My fatherly job, needless to say, is not at all easy at this enforced distance of miles: to coax by some middleman’s charm his two foreign selves, his present and his childish past, into a better, more robust and outward-tending relationship — like separate, angry nations seeking one government — and to sponsor self-tolerance as a theme for the future. This, of course, is what any father should do in any life, and I have tried, despite the impediments of divorce and time and not always knowing my adversary. Only it seems plain to me now, and as Ann believes, I have not been completely successful.
But bright and early tomorrow I am picking him up all the way in Connecticut and staging for both our benefits a split-the-breeze father-and-son driving campaign in which we will visit as many sports halls of fame as humanly possible in one forty-eight-hour period (this being only two), winding up in storied Cooperstown, where we’ll stay in the venerable Deerslayer Inn, fish on scenic Lake Otsego, shoot off safe and ethical fireworks, eat like castaways, and somehow along the way I’ll work (I hope) the miracle only a father can work. Which is to say: if your son begins suddenly to fall at a headlong rate, you must through the agency of love and greater age throw him a line and haul him back. (All this somehow before delivering him to his mother in NYC and getting myself back here to Haddam, where I myself, for reasons of familiarity, am best off on the 4th of July.)

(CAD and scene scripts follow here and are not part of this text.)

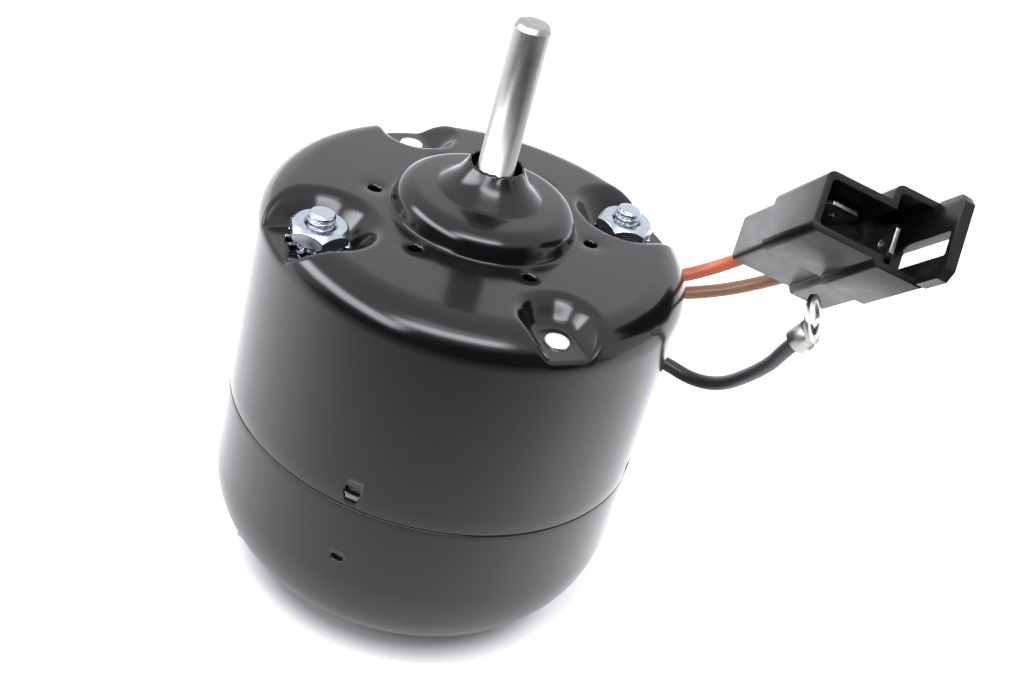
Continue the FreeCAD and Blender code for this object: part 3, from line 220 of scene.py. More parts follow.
def round_edges(obj, width, segments=2, angle=30, even=False):
    """Round an object's edges that are sharper than an angle."""
    bevel = obj.modifiers.new("bevel", "BEVEL")
    bevel.width = width * MM
    bevel.segments = segments
    bevel.limit_method = "ANGLE"
    bevel.angle_limit = math.radians(angle)
    bevel.harden_normals = even


def soften(node, width, material, segments=2):
    """A copy of a piece with its edges rounded, in place of the piece."""
    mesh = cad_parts[node].data.copy()
    work = bmesh.new()
    work.from_mesh(mesh)
    weld(work, 0.004)
    bmesh.ops.dissolve_limit(work, angle_limit=math.radians(1.0), verts=work.verts, edges=work.edges)
    work.to_mesh(mesh)
    work.free()
    obj = link(node + "_finished", mesh, material)
    round_edges(obj, width, segments, angle=28, even=True)
    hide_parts(node)
    return obj


# Materials
class Look:
    """A material with one principled shader and helpers for its textures."""

    def __init__(self, name, color, roughness, metallic=0.0, **inputs):
        self.material = bpy.data.materials.new(name)
        self.material.use_nodes = True
        self.tree = self.material.node_tree
        self.shader = self.tree.nodes["Principled BSDF"]
        self.place = self.tree.nodes.new("ShaderNodeTexCoord")
        self.shader.inputs["Base Color"].default_value = (*color, 1.0)
        self.shader.inputs["Roughness"].default_value = roughness
        self.shader.inputs["Metallic"].default_value = metallic
        for name, value in inputs.items():
            self.shader.inputs[name.replace("_", " ")].default_value = value
        self.bump = None

    def node(self, kind):
        return self.tree.nodes.new(kind)

    def wire(self, source, target):
        self.tree.links.new(source, target)

    def coordinates(self, stretch=(1, 1, 1)):
        mapping = self.node("ShaderNodeMapping")
        mapping.inputs["Scale"].default_value = stretch
        self.wire(self.place.outputs["Object"], mapping.inputs["Vector"])
        return mapping.outputs["Vector"]

    def noise(self, scale, detail=3.0, stretch=(1, 1, 1)):
        noise = self.node("ShaderNodeTexNoise")
        noise.inputs["Scale"].default_value = scale
        noise.inputs["Detail"].default_value = detail
        self.wire(self.coordinates(stretch), noise.inputs["Vector"])
        return noise.outputs["Fac"]

    def specks(self, scale, radius):
        """Small dots scattered over the surface: 1 inside a dot."""
        cells = self.node("ShaderNodeTexVoronoi")
        cells.inputs["Scale"].default_value = scale
        self.wire(self.coordinates(), cells.inputs["Vector"])
        return self.slide(cells.outputs["Distance"], radius, 1.0, 0.0)

    def slide(self, source, reach, start, stop):
        """Go from start to stop as a value goes from 0 to its reach."""
        ramp = self.node("ShaderNodeMapRange")
        ramp.inputs["From Max"].default_value = reach
        ramp.inputs["To Min"].default_value = start
        ramp.inputs["To Max"].default_value = stop
        self.wire(source, ramp.inputs["Value"])
        return ramp.outputs["Result"]

    def tint(self, factor, dark, light):
        """Set the colour from a factor, between two colours."""
        ramp = self.node("ShaderNodeValToRGB")
        ramp.color_ramp.elements[0].color = (*dark, 1.0)
        ramp.color_ramp.elements[-1].color = (*light, 1.0)
        self.wire(factor, ramp.inputs["Fac"])
        self.wire(ramp.outputs["Color"], self.shader.inputs["Base Color"])

    def roughen(self, factor, low, high):
        self.wire(self.slide(factor, 1.0, low, high), self.shader.inputs["Roughness"])

    def emboss(self, height, distance):
        """Add a bump of a real depth in millimetres."""
        bump = self.node("ShaderNodeBump")
        bump.inputs["Distance"].default_value = distance * MM
        bump.inputs["Strength"].default_value = 1.0
        self.wire(height, bump.inputs["Height"])
        if self.bump is not None:
            self.wire(self.bump, bump.inputs["Normal"])
        self.bump = bump.outputs["Normal"]
        self.wire(self.bump, self.shader.inputs["Normal"])


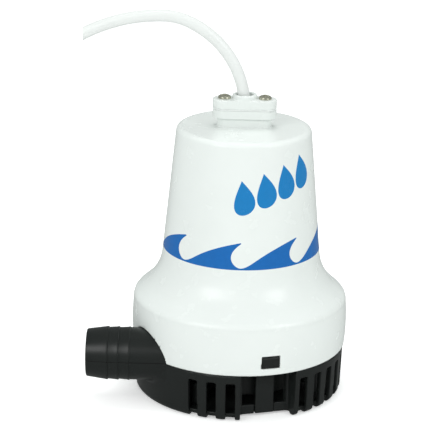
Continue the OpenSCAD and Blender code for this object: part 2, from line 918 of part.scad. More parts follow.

And yet, and yet. Even a good idea can be misguided if embarked on in ignorance. And who could help wondering: is my surviving son already out of reach and crazy as a betsy bug, or headed fast in that dire direction? Are his problems the product of haywire neurotransmitters, only solvable by preemptive chemicals? (This was the New Haven guy’s, Dr. Stopler’s, initial view.) Will he turn gradually into a sly recluse with a bad complexion, rotten teeth, bitten nails, yellow eyes, who abandons school early, hits the road, falls in with the wrong bunch, tries drugs, and finally becomes convinced trouble is his only dependable friend, until one sunny Saturday it, too, betrays him in some unthought-of and unbearable way, after which he stops off at a suburban gun store, then spirits on to some quilty mayhem in a public place? (This I frankly don’t expect, since he has yet to exhibit any of the “big three” of childhood homicidal dementia: attraction to fire, the need to torture helpless animals, or bed-wetting; and because he is in fact quite softhearted and mirthful, and always has been.) Or, and in the best-case scenario, is he — as happens to us all and as his mother hopes — merely going through a phase, so that in eight weeks he’ll be trying out for lonely end on the Deep River JV?